Use of the utexas vibroseis in the neesr sand aging field experiment
Date of Original Version
The objective of this study is to develop a better understanding of the mechanisms and implications of time-dependent changes in the state and properties of recently disturbed sands (i.e., sand "aging"). Particular emphasis is placed on the use of the UTexas NEES vibroseis in this study. Aging effects in sand, such as increases in penetration resistance with time after deposition, densification, and/or liquefaction, are known to occur in-situ, but the causes of these effects are not fully understood. As part of this study, two separate regions of a saturated sand deposit site in Griffin, IN were disturbed using explosives and the UTexas NEES vibroseis (T-Rex). Subsequent to the disturbances, in-situ tests were performed, to include cone penetration tests (CPT) and shear wave velocity measurements, at varying time intervals (weeks, months, and years) to monitor for aging effects. The reason for using the two methods to disturb the deposits is because each method induces different levels of strains, affects the soil state differently, and/or introduces foreign elements into the soil (e.g., blast gases from explosives). Consequently, further insights into the underlying mechanisms of sand aging can be gained. In the area where explosives were used to disturb the soil, increases in CPT tip resistances were observed as a function of time after disturbance. However, in the area where the vibroseis was used, no increase in CPT tip resistance was observed as a function of time after disturbance. This is thought to be due to the relatively low level of strain induced in the soil during the vibroseis shaking.
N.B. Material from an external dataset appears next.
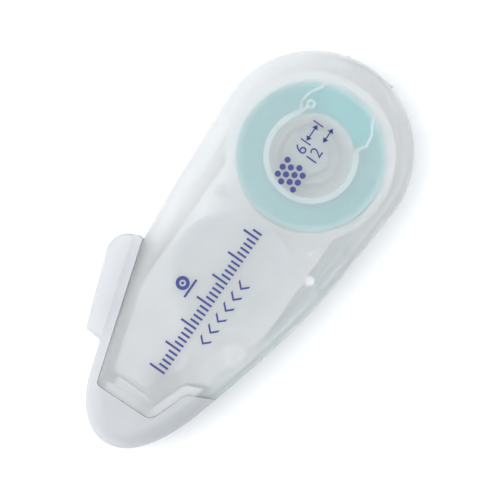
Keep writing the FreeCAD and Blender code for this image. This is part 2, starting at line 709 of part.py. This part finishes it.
def head_frame():
    """Two cheeks beside the transfer roller, on a web, with the upper lip of the seam."""
    x, y, radius = TRANSFER_ROLLER
    tip = x - radius + CHEEK_SETBACK
    tip_corners = [(tip, y + side * CHEEK_TIP_HALF, CHEEK_TIP_CORNER) for side in (1, -1)]
    cheek = rounded_face(tip_corners + CHEEK_ROOT)
    frame = fuse([
        prism(rounded_face(HEAD_WEB), BASE_HIGH, COVER_LOW),
        prism(cheek, *LOWER_CHEEK),
        prism(cheek, *UPPER_CHEEK),
        prism(rounded_face(HEAD_NECK), UPPER_CHEEK[0], HEAD_LIP_LOW),
        neck_band(HEAD_LIP_LOW, INSIDE_HIGH - SEAM_GAP, NECK_FORWARD, NECK_BACK),
    ])
    return frame.cut(post(x, y, AXLE_RADIUS, AXLE_LOW - OVERLAP, AXLE_HIGH + OVERLAP))


# ---------------------------------------------------------------- reels and rollers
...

Proceedings of the Symposium on the Application of Geophyics to Engineering and Environmental Problems, SAGEEP
Saftner, David A., Russell A. Green, Roman D. Hryciw, and Christopher D. Baxter. "Use of the utexas vibroseis in the neesr sand aging field experiment." Proceedings of the Symposium on the Application of Geophyics to Engineering and Environmental Problems, SAGEEP , (2011): 448-451. doi:10.4133/1.3614147.